Türkiye, dijital bankacılık alanında küresel ölçekte en gelişmiş ülkeler arasında yer alıyor. Türkiye Bankalar Birliği'nin 2024 verilerine göre, ülkede yaklaşık 120 milyon aktif dijital bankacılık müşterisi bulunuyor ve bu kullanıcıların yaklaşık %92’si işlemlerini mobil uygulamalar üzerinden gerçekleştiriyor. Geleneksel bankaların dijital kanallardaki etkinliği oldukça yüksek seviyelere ulaşırken, tam dijital bankaların (şubesiz dijital bankalar) müşteri kazanımı ve işlem hacmi beklentilerin altında kalmış durumda. Bunun temel nedenleri arasında geleneksel bankaların güçlü marka algısı, köklü müşteri tabanı ve güvenilir dijital altyapıları öne çıkıyor.
Dijital bankacılık ile dijital banka kavramlarının birbirinden ayrılması önem taşıyor. Dijital bankacılık, geleneksel bankaların sunduğu bir hizmet kanalı iken; dijital bankalar tamamen dijital ortamda faaliyet gösteren, fiziksel şubesi bulunmayan kuruluşlardır. Son yıllarda Türkiye'de uzaktan müşteri edinimi, açık bankacılık ve servis modeli bankacılığı gibi düzenlemeler, dijitalleşme sürecini hızlandırmış ve ilk lisanslı dijital bankalar faaliyete geçmiştir. Ancak sektörün potansiyelini tam anlamıyla ortaya koyabilmesi için güven inşası, yenilikçi ürün geliştirme, regülasyon-inovasyon dengesi, fiyatlandırma stratejileri ve belirli müşteri segmentlerine odaklanma gibi alanlarda gelişim ihtiyacı sürmektedir.

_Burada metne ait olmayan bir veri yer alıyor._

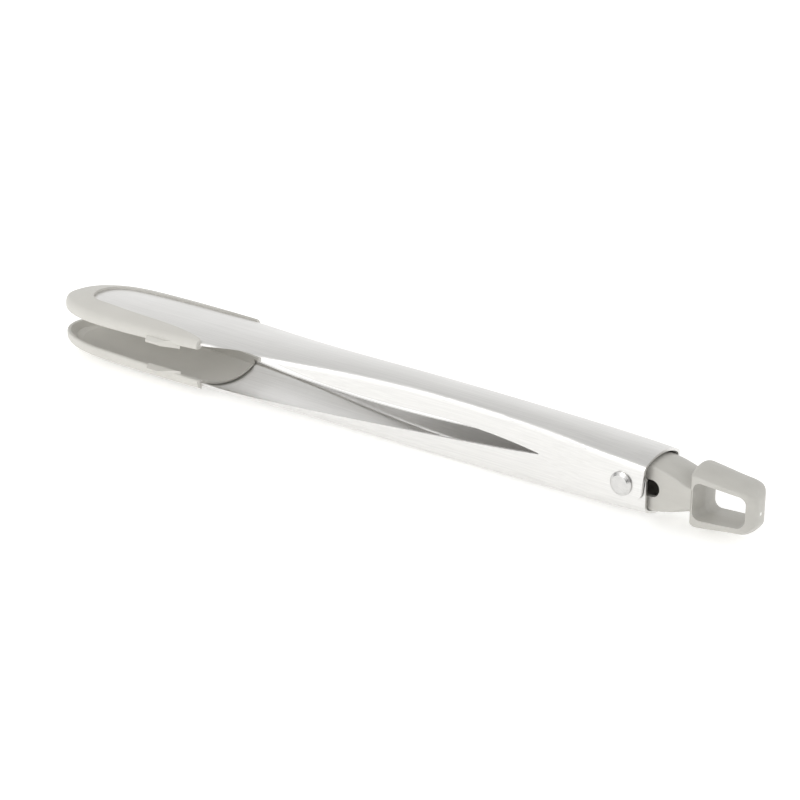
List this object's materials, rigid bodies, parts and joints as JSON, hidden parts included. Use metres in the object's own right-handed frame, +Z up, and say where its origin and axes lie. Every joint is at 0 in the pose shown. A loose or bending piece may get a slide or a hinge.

Özellikle güven algısının tesis edilmesi, dijital bankaların uzun vadede sadık müşteri kitlesi oluşturabilmesi için kritik bir öneme sahiptir. Avrupa'da faaliyet gösteren Revolut ve N26 gibi örneklerde olduğu gibi, kişiselleştirilmiş bütçe yönetimi, yatırım ürünleri ve oyunlaştırılmış tasarruf çözümleri gibi yenilikçi hizmetlerin Türkiye’deki dijital bankalar için de örnek teşkil edebileceği değerlendirilmektedir. Buna ek olarak, ürün işlem ücretleri ve faiz oranlarındaki regülasyon sınırlamaları dijital bankaların rekabetçi fiyatlandırma stratejileri oluşturmasını zorlaştırmakta, dolayısıyla farklılaşmanın hizmet ve deneyim alanına kaymasını zorunlu kılmaktadır.
Gelişim alanlarından bir diğeri de dikey uzmanlaşma eksikliğidir. Bugün pek çok dijital banka geniş bir müşteri kitlesine hitap etmeye çalışırken, belirli sektörlere veya müşteri gruplarına özel derinleşmiş çözümler sunamamaktadır. Oysa niş segmentlere odaklanarak değer önerisi oluşturmak, rekabet avantajı sağlayabilecek bir stratejidir. Ayrıca, Türkiye’deki geleneksel bankaların dijitalleşme seviyesinin çok yüksek olması, yeni dijital oyuncuların farklılaşmasını daha da zorlaştırmaktadır.
Sonuç olarak, Türkiye'nin dijital bankacılık ekosistemi güçlü teknik altyapısı, düzenleyici kurumlarının çevikliği ve kullanıcıların dijital adaptasyon yeteneği açısından önemli bir avantaja sahiptir. Ancak sektörün sürdürülebilir büyümesi; sadece teknolojik gelişmelere değil, stratejik hizmet tasarımına, müşteri odaklılığa ve fintech ekosistemiyle kurulacak güçlü iş birliklerine bağlı olacaktır. Gelecekte başarıya ulaşacak dijital bankalar, yalnızca teknolojik imkanları sunan değil; bu imkanları kullanıcı ihtiyaçlarına en uygun şekilde kurgulayan kurumlar olacaktır.